European rival Airbus reported 69 deliveries last month, including 52 A320neo and A321neo jets that compete with the Max.
This year through July, Boeing has delivered 258 airliners. That's down 38% from a year earlier, and far behind Airbus' 458 deliveries.
Boeing halted Max deliveries in March after the second of two crashes that together killed 346 people. New orders for Boeing jets have plunged 71% through the first seven months of 2019. Of the 139 orders in that period, 36 have been for 737 variants including the Max. In the first seven months of last year, Boeing logged 311 orders for 737s, mostly the Max.
Boeing CEO Dennis Muilenburg said last week that the company has not suffered any order cancellations for the plane due to the grounding. The Boeing website shows a backlog of unfilled orders for more than 4,500 Max jets.

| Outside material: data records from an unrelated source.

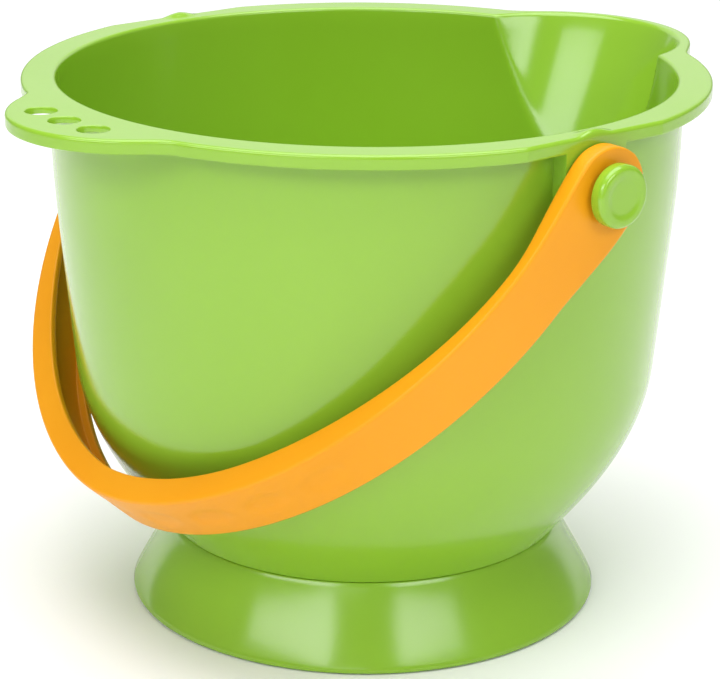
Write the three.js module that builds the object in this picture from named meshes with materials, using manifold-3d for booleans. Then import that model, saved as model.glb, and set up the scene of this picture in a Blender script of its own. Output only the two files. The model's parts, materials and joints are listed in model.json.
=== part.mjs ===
// Toy sand bucket on a flared foot, with a pouring spout, a thumb tab and a swinging strap handle.
// Millimetres. Origin at the centre of the foot's base, +X along the handle's pivot, +Y to the spout, +Z up.
import * as THREE from "three";
import { mergeVertices } from "three/addons/utils/BufferGeometryUtils.js";
import Module from "manifold-3d";

const wasm = await Module();
wasm.setup();

// Driving dimensions
const height = 160;
const rimRadius = 100;
const openingRadius = 89.9;
const flangeThickness = 1.9;
const lipDrop = 4;
const lipThickness = 1.8;
const edgeRound = 0.7;
const spoutBlend = 6;
const tabBlend = 5;
const channelBlend = 2;
const wall = 1.9;
const floorTop = 29;
const fitGap = 0.3;

// The bowl's outside as [radius, height]: a nearly straight side, then a knee that turns in to the neck
const shoulder = [92.1, 130];
const belly = [91.3, 128];
const knee = [86.5, 74];
const kneeUpper = [84.5, 50.7];
const kneeLower = [65.8, 31.6];

const neckRadius = 59.5;
const neckHeight = 23.7;
const footRadius = 70.8;
const footHemWidth = 3;
const footHemHeight = 2;
const footWall = 2;
const spigotRadius = 55.5;
const spigotDepth = 8;
const spigotWall = 2;
const collarDepth = 6.5;
const collarWall = 1.8;

const spout = { azimuth: Math.PI / 2, centre: 75, radius: 41 };
const channel = { radius: 37.2, taper: 0.2, lean: 0.3, depth: 48 };
const tab = { azimuth: -Math.PI / 2, centre: 80.2, radius: 35.8 };
const tabHole = { radius: 4.4, onRadius: 103.5, spacing: 13 };

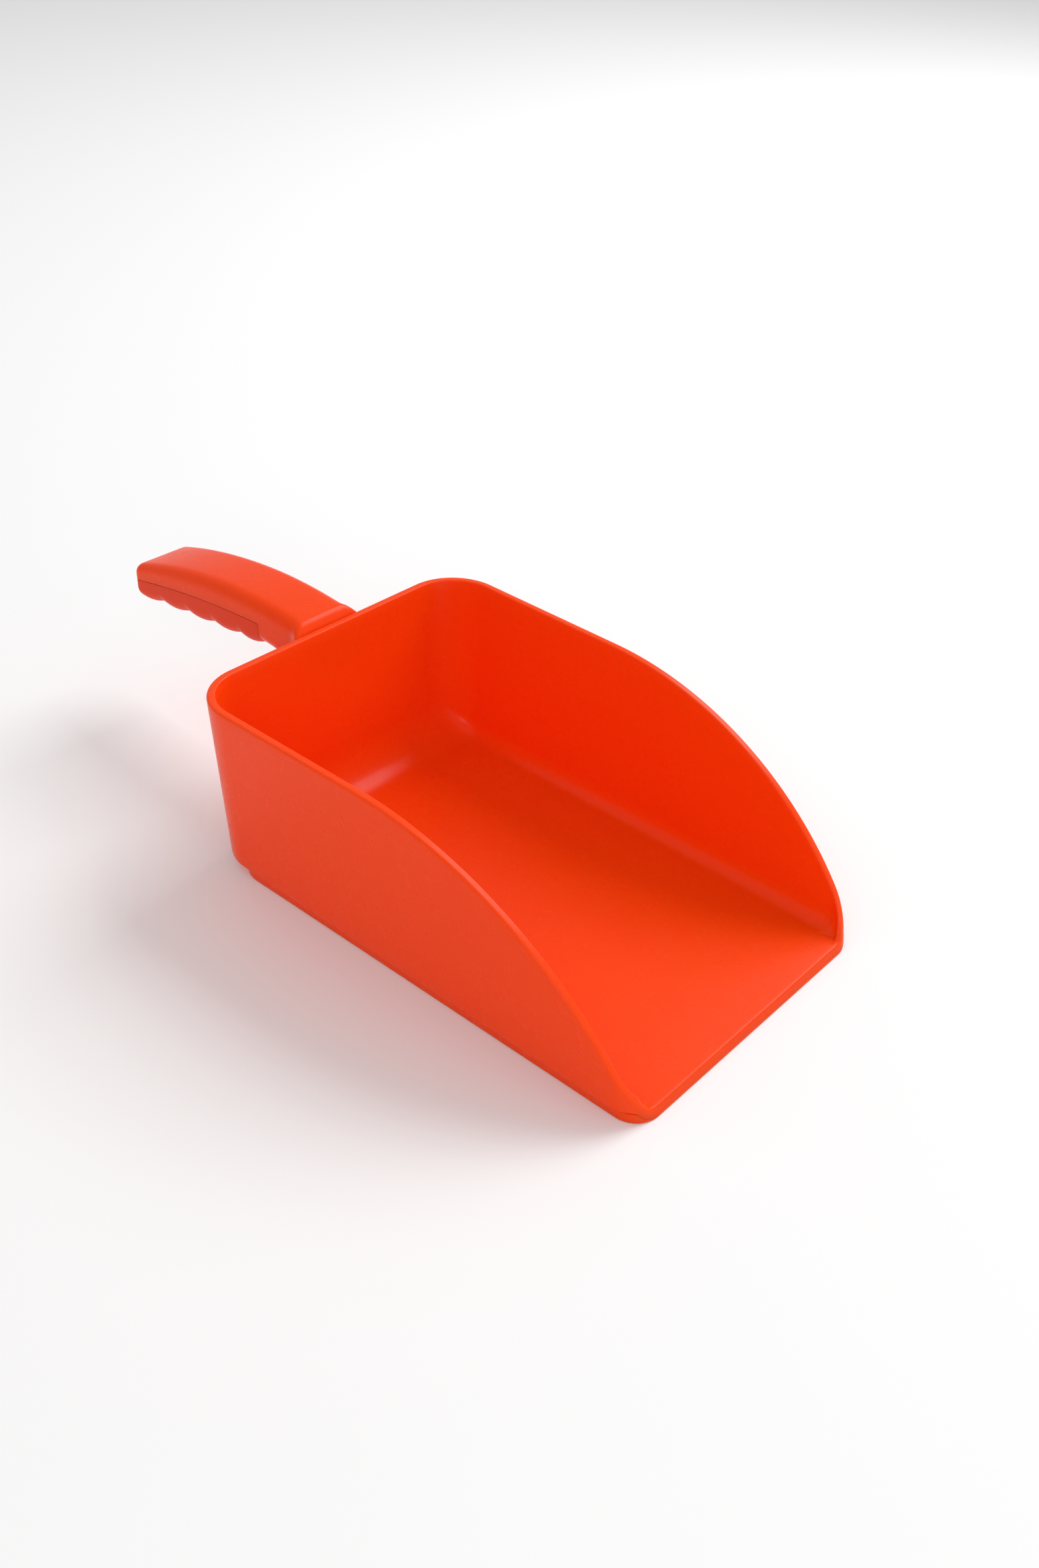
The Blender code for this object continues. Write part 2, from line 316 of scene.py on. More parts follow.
@dataclass(frozen=True)
class MouldEffects:
    """The effects that every moulded finish of the scoop shares, as node groups."""

    grain_scale: float = 2600.0
    fleck_scale: float = 650.0
    sink_scale: float = 34.0
    flow_scale: float = 9.0
    scuff_scale: float = 210.0
    scuff_stretch: float = 9.0
    scuff_detail: float = 2.0
    rub_scale: float = 840.0
    cloud_noise: tuple[float, float] = (2.0, 0.5)
    sink_noise: tuple[float, float] = (1.0, 0.4)
    cloud_range: tuple[float, float] = (0.25, 0.8)
    fleck_range: tuple[float, float] = (0.5, 0.9)
    fleck_share: float = 0.12
    scuff_range: tuple[float, float] = (0.6, 0.78)
    patch_range: tuple[float, float] = (0.48, 0.72)
    rub_range: tuple[float, float] = (0.2, 0.8)

    def grain(self) -> bpy.types.NodeTree:
        """Builds the group that puts the mould's fine texture and unevenness into a normal.

        Returns:
            The group.
        """
        graph, given, result = new_group(
            "mould_grain",
            {"Grain Depth": "NodeSocketFloat", "Sink Depth": "NodeSocketFloat"},
            {"Normal": "NodeSocketVector"},
        )
        fine = graph.noise(self.grain_scale, *ROUGH_NOISE)
        broad = graph.noise(self.sink_scale, *self.sink_noise)
        deep = graph.arithmetic("MULTIPLY", fine.outputs["Fac"], given.outputs["Grain Depth"])
        sunk = graph.arithmetic("MULTIPLY", broad.outputs["Fac"], given.outputs["Sink Depth"])
        bump = graph.node("ShaderNodeBump")
        bump.inputs["Strength"].default_value = 1.0
        bump.inputs["Distance"].default_value = 1.0
        graph.wire(graph.arithmetic("ADD", deep, sunk), bump.inputs["Height"])
        graph.wire(bump.outputs["Normal"], result.inputs["Normal"])
        return graph.tree

    def flow(self) -> bpy.types.NodeTree:
        """Builds the group that drifts between two shades, as pigment does in moulded plastic.

        Returns:
            The group.
        """
        graph, given, result = new_group(
            "pigment_flow",
            {"Shade": "NodeSocketColor", "Deep Shade": "NodeSocketColor"},
            {"Color": "NodeSocketColor"},
        )
        cloud = graph.noise(self.flow_scale, *self.cloud_noise)
        speck = graph.noise(self.fleck_scale, *self.cloud_noise)
        drift = graph.spread(cloud.outputs["Fac"], *self.cloud_range)
        fleck = graph.spread(speck.outputs["Fac"], *self.fleck_range)
        share = graph.arithmetic("MULTIPLY_ADD", fleck, self.fleck_share, drift)
        mix = graph.node("ShaderNodeMix", data_type="RGBA", clamp_factor=True)
        graph.wire(share, mix.inputs["Factor"])
        graph.wire(given.outputs["Shade"], mix.inputs["A"])
        graph.wire(given.outputs["Deep Shade"], mix.inputs["B"])
        graph.wire(mix.outputs["Result"], result.inputs["Color"])
        return graph.tree

    def wear(self) -> bpy.types.NodeTree:
        """Builds the group that gives a mask of fine lengthwise scuffs and rubbed edges.

        Returns:
            The group.
        """
        graph, given, result = new_group(
            "handling_wear",
            {"Edge": "NodeSocketFloat", "Scuffs": "NodeSocketFloat", "Rubbing": "NodeSocketFloat"},
            {"Mask": "NodeSocketFloat"},
        )
        coordinates = graph.node("ShaderNodeTexCoord")
        stretch = graph.node("ShaderNodeMapping")
        stretch.inputs["Scale"].default_value = (self.scuff_stretch, 1.0, self.scuff_stretch)
        graph.wire(coordinates.outputs["Object"], stretch.inputs["Vector"])
        lines = graph.node("ShaderNodeTexNoise")
        lines.inputs["Scale"].default_value = self.scuff_scale
        lines.inputs["Detail"].default_value = self.scuff_detail
        graph.wire(stretch.outputs["Vector"], lines.inputs["Vector"])
        patches = graph.noise(self.sink_scale, *ROUGH_NOISE)
        thin = graph.spread(lines.outputs["Fac"], *self.scuff_range)
        where = graph.spread(patches.outputs["Fac"], *self.patch_range)
        scuffs = graph.arithmetic(
            "MULTIPLY", graph.arithmetic("MULTIPLY", thin, where), given.outputs["Scuffs"]
        )
        worn = graph.noise(self.rub_scale, *ROUGH_NOISE)
        broken = graph.spread(worn.outputs["Fac"], *self.rub_range)
        rubbed = graph.arithmetic(
            "MULTIPLY",
            graph.arithmetic("MULTIPLY", broken, given.outputs["Edge"]),
            given.outputs["Rubbing"],
        )
        total = graph.arithmetic("ADD", scuffs, rubbed)
        graph.wire(graph.arithmetic("MINIMUM", total, 1.0), result.inputs["Mask"])
        return graph.tree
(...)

Flyadeal, a budget carrier in Saudi Arabia, dropped an intention to buy up to 50 Max jets and switched last month to the Airbus neo. It never signed an order with Boeing, however. Also last month, the parent company of British Airways said it intends to buy 200 Max jets, although it has not signed a firm order either. Air Lease Corp., which leases planes to airlines, disclosed last week that with Boeing's approval it switched 15 of its 150 orders for Max jets to five Boeing 787s. Air Lease executives said they had a shortage of the larger 787s.
Last month, Boeing reported its biggest quarterly loss — nearly $3 billion — after taking a $4.9 billion after-tax charge for the cost of compensating airlines that lost use of their Max jets.
The stock has gained 3 percent this year compared to the 16 percent gain for the S&P 500.